WRITTEN TASK | Copy out each line of the data that holds the word "Blender".

3D code data:
· · · · · · ·

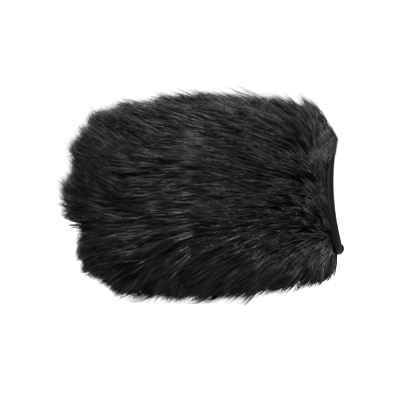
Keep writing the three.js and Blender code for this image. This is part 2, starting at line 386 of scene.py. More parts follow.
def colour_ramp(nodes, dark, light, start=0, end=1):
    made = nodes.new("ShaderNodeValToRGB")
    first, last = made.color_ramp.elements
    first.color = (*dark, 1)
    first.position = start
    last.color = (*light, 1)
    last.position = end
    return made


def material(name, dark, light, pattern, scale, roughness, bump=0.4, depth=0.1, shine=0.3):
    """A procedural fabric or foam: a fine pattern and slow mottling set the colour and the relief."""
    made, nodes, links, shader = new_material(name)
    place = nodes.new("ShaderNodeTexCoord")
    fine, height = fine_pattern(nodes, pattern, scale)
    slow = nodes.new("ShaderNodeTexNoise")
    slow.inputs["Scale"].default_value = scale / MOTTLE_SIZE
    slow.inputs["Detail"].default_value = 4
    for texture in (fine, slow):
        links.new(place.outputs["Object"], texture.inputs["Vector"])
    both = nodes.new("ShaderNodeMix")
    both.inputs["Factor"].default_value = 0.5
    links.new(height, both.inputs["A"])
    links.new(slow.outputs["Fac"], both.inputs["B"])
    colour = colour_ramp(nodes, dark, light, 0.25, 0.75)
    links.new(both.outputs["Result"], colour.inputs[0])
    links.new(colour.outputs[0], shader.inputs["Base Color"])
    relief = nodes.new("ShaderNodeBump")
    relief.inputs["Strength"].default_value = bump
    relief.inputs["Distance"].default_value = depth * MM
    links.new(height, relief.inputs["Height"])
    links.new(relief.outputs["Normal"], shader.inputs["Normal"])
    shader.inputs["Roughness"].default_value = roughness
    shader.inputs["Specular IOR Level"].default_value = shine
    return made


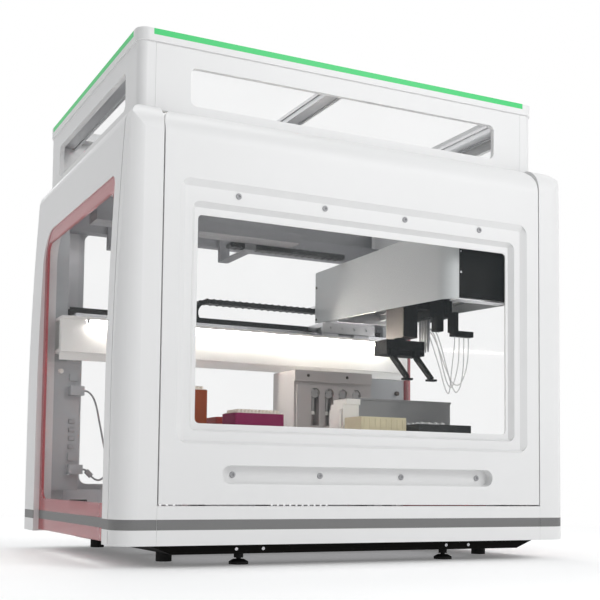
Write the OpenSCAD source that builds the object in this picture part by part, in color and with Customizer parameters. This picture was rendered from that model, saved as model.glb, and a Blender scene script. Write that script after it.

· · · · · · ·

COMPLETED EXERCISE |
Keep writing the three.js and Blender code for this image. This is part 2, starting at line 386 of scene.py. More parts follow.
Write the OpenSCAD source that builds the object in this picture part by part, in color and with Customizer parameters. This picture was rendered from that model, saved as model.glb, and a Blender scene script. Write that script after it.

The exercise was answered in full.